Dr. Thomas Obst vom Institut der deutschen Wirtschaft
Aber klar ist auch: Die Wirtschaft in NRW steckt in einer kritischen Lage. Und nach wie vor ist es das produzierende Gewerbe, das besonders betroffen ist. Das geht auch aus dem aktuellen Konjunkturbericht der IHK NRW hervor. "Wir sehen, dass bei der energieintensiven Produktion Vieles verloren geht", sagt Thomas Obst vom Institut der Deutschen Wirtschaft (IW) im Gespräch mit dem WDR. Deutschland leide in großem Maße unter dem Energiepreisschock nach dem Beginn des Ukrainekriegs. "Die Erzeugerpreise im verarbeitenden Gewerbe liegen 40 Prozent über Vorkrisenniveau." Und dabei seien die Energiepreise ein treibender Faktor, aber auch die hohen Tarifabschlüsse.
"Da ist etwas in Schieflage geraten. Die Robustheit der Industrie ist verloren gegangen", so Obst. Und das sehe man nun am Arbeitsmarkt und an der Arbeitslosenquote.
Ganz so schwarz sieht es Enzo Weber vom Institut für Arbeitsmarkt- und Berufsforschung (IAB) in Nürnberg nicht. "Die etablierte Industrie gerät unter Druck. Sie baut pro Monat etliche tausend Jobs ab, bereits jetzt. Aber technisch gut qualifizierte Leute sind knapp. Wir haben also einen Wirtschaftsabschwung und trotzdem Arbeitskräfteknappheit. Das ist das Neue. Für die grüne Transformation werden wir diese technischen Jobs brauchen. Elektro, Energie, Maschinenbau, Chemie, das sind die Bereiche, die Mitarbeitende brauchen werden," erklärt Weber gegenüber dem WDR.
Weber sieht sowohl die Wirtschaft als auch die Politik in der Pflicht: "Wenn wir eine Wirtschaftspolitik initiieren, die die Industrie voranbringt, die Neugründung und Innovation fördert, dann brauchen wir keine großen Umschulungsprogramme", so Weber. In den Bereichen Infrastruktur, Wasserstofftechnik, Erneuerbare Energien und im Handwerk für die Energiewende würden bis zu 400.000 neue Jobs entstehen.
Unterstützung für neue Firmen gefordert
Viele aufstrebende Bereiche könnten derzeit aber noch nicht die Löhne zahlen, die die etablierte Industrie zahlen könne. Deshalb sollten sich "kurzfristig Arbeitspolitik und die abgebenden Firmen zusammenschließen". Die Unternehmen sollten keine goldenen Handschläge bei den Abfindungen verteilen, die "entziehen der Wirtschaft nur die Arbeitskräfte", eher sollten Politik und Industrie neue Zweige fördern und diese mit geteilten Beiträgen unterstützen. "Auch die Großen waren mal innovative Kleine", so Weber. Die bräuchten nun eben Unterstützung.
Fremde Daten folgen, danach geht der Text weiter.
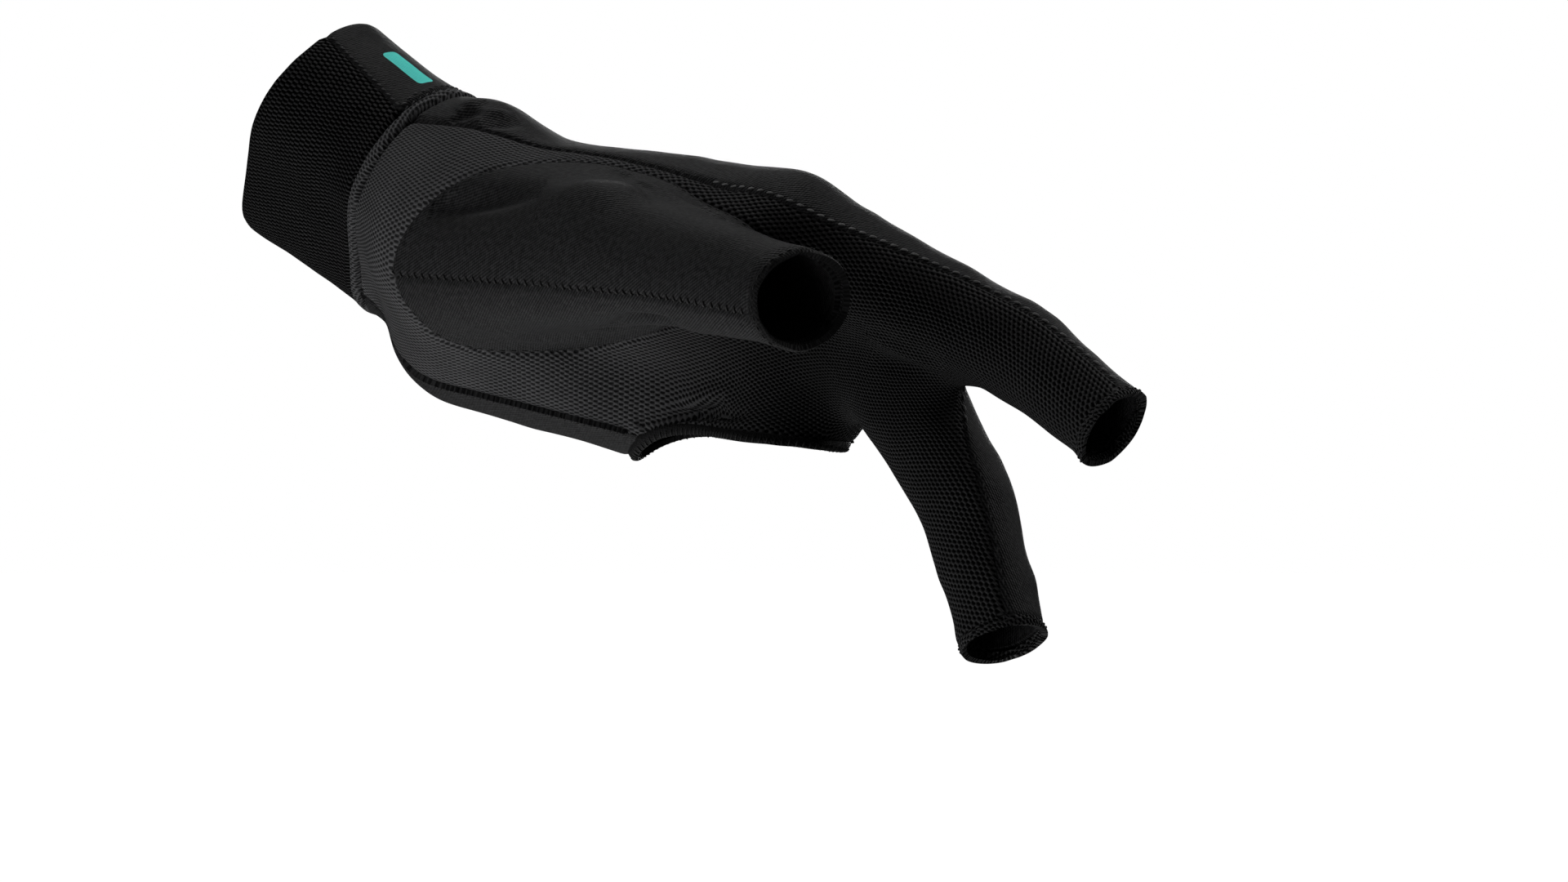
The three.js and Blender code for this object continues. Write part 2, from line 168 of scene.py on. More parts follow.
# a flat pattern in millimetres, with the grain running up it
def unwrap(sheet, grain):
    for old in list(sheet.data.uv_layers):
        sheet.data.uv_layers.remove(old)
    sheet.data.uv_layers.new(name="pattern")
    edit(sheet, "FACE")
    bpy.ops.mesh.select_all(action="SELECT")
    bpy.ops.uv.unwrap(method="ANGLE_BASED", margin=0)
    leave()
    mesh = sheet.data
    uv = np.zeros(len(mesh.loops) * 2)
    mesh.uv_layers["pattern"].data.foreach_get("uv", uv)
    uv = uv.reshape(-1, 2)
    corner = np.array([mesh.vertices[loop.vertex_index].co for loop in mesh.loops])
    flatArea = 0
    for face in mesh.polygons:
        around = uv[face.loop_start : face.loop_start + face.loop_total]
        after = np.roll(around, -1, axis=0)
        flatArea += abs((around[:, 0] * after[:, 1] - around[:, 1] * after[:, 0]).sum()) / 2
    size = math.sqrt(sum(face.area for face in mesh.polygons) / flatArea) / mm
    uv = (uv - uv.mean(axis=0)) * size
    slope = np.linalg.lstsq(corner - corner.mean(axis=0), uv, rcond=None)[0]
    way = np.array(grain) @ slope
    turn = math.pi / 2 - math.atan2(way[1], way[0])
    c, s = math.cos(turn), math.sin(turn)
    uv = uv @ np.array([[c, s], [-s, c]])
    mesh.uv_layers["pattern"].data.foreach_set("uv", uv.ravel())
    width, length = uv.max(axis=0) - uv.min(axis=0)
    area = flatArea * size * size
    print(f"  {sheet.name}: flat {width:.1f} x {length:.1f} mm, {area / 100:.1f} cm2")
    return {"width": width, "length": length, "area": area}


# finer faces, evened out between the edges
fineness = 3
evenOut = {"factor": 0.5, "repeat": 8}


def refine(sheet):
    useModifier(sheet, "smooth", "SUBSURF", levels=fineness, render_levels=fineness)
    shape = edit(sheet)
    for v in shape.verts:
        v.select_set(not v.is_boundary)
    bmesh.update_edit_mesh(sheet.data)
    bpy.ops.mesh.vertices_smooth(**evenOut)
    leave()


# where faces lie doubled over, the cloth round them is evened out again
sharpest = math.radians(65)
evenOutFolded = {"factor": 0.5, "repeat": 10}


def relaxFolded(sheet, rounds=8):
    for _ in range(rounds):
        shape = edit(sheet)
        inner = [edge for edge in shape.edges if len(edge.link_faces) == 2]
        folded = [edge for edge in inner if edge.calc_face_angle() > sharpest]
        if not folded:
            leave()
            return
        for v in [v for edge in folded for face in edge.link_faces for v in face.verts]:
            v.select_set(True)
        shape.select_flush_mode()
        bpy.ops.mesh.select_more()
        bpy.ops.mesh.select_more()
        for v in shape.verts:
            if v.is_boundary:
                v.select_set(False)
        shape.select_flush_mode()
        bmesh.update_edit_mesh(sheet.data)
        bpy.ops.mesh.vertices_smooth(**evenOutFolded)
        leave()
    print(f"  {sheet.name}: {len(folded)} edges still sharp")


panels = {
    "cuff_mesh": {"node": "cuff_palm", "grain": (-0.75, 0.41, 0.52), "finish": "cuffMesh",
                  "slot": "mesh_knit"},
    "cuff_smooth": {"node": "cuff_back", "grain": (-0.75, 0.41, 0.52), "finish": "printed",
                    "slot": "smooth_knit"},
    "palm_mesh": {"node": "palm_panel", "grain": (0.85, -0.4, -0.35), "finish": "mesh", "slot": "mesh_knit"},
    "back_smooth": {"node": "back_panel", "grain": (0.85, -0.4, -0.35), "finish": "smooth",
                    "slot": "smooth_knit"},
    "thumb_upper": {"node": "thumb_top", "grain": (0.7, -0.7, -0.15), "finish": "smooth",
                    "slot": "smooth_knit"},
    "thumb_lower": {"node": "thumb_under", "grain": (0.7, -0.7, -0.15), "finish": "smooth",
                    "slot": "smooth_knit"},
    "wrist_band": {"node": "wrist_welt", "grain": (-0.75, 0.41, 0.52), "finish": "mesh", "slot": "edge_trim"},
    "palm_edge": {"node": "palm_hem", "grain": (0, 0, 1), "finish": "edge", "slot": "edge_trim"},
    "thumb_edge": {"node": "thumb_hem", "grain": (0.7, -0.7, -0.15), "finish": "edge", "slot": "edge_trim"},
    "index_edge": {"node": "index_hem", "grain": (0.6, -0.5, -0.6), "finish": "mesh", "slot": "edge_trim"},
    "middle_edge": {"node": "middle_hem", "grain": (0.2, -0.3, -0.9), "finish": "mesh", "slot": "edge_trim"},
}
sheets = {}
for name, panel in panels.items():
    sheet = outerSheet(panel["node"], name)
    unwrap(sheet, panel["grain"])
    refine(sheet)
    sheets[name] = sheet
print("sheets made")


# the edges of the sheets, and what lies across them
def rimsOf(sheet):
    shape = bmesh.new()
    shape.from_mesh(sheet.data)
    following = {}
    for edge in shape.edges:
        if len(edge.link_faces) == 1:
            loop = edge.link_loops[0]
            following[loop.vert.index] = loop.link_loop_next.vert.index
    shape.free()
    found = []
    while following:
        start, here = following.popitem()
        ring = [start]
        while here != start:
            ring.append(here)
            here = following.pop(here)
        found.append(ring)
    return found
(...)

Wolfgang Landmesser aus der WDR-Wirtschaftsredaktion
WDR-Wirtschaftsexperte Wolfgang Landmesser sieht eine Veränderung der Wirtschaftsstruktur. "Wir gehen weg von den klassischen Industriearbeitsplätzen. Es ist noch nicht klar, wie sich der Arbeitsmarkt verändert." So könne es schon sein, dass es manch ein Thyssenkrupp-Angestellter auf dem Arbeitsmarkt schwer haben könnte "Und vom Stahlarbeiter zum Umwelttechniker ist es ein weiter Weg", bemerkt er.
Zauberwort "Unternehmensnahe Dienstleistungen"
Auch Thomas Obst vom Institut der deutschen Wirtschaft ist nicht sicher, wie viele neue Jobs in der grünen Technologie entstehen. "Es ist unklar, ob sie jobintensiv wird, es gibt da eine starke Automatisierung." Weiterhin sei unklar, ob grüne Technologien wertschöpfungssteigernd seien. Ein grünes Wirtschaftswunder sieht er jedenfalls nicht.
Die Stahlindustrie, ein Herzstück des Ruhrgebiets, ist mitten im Wandel.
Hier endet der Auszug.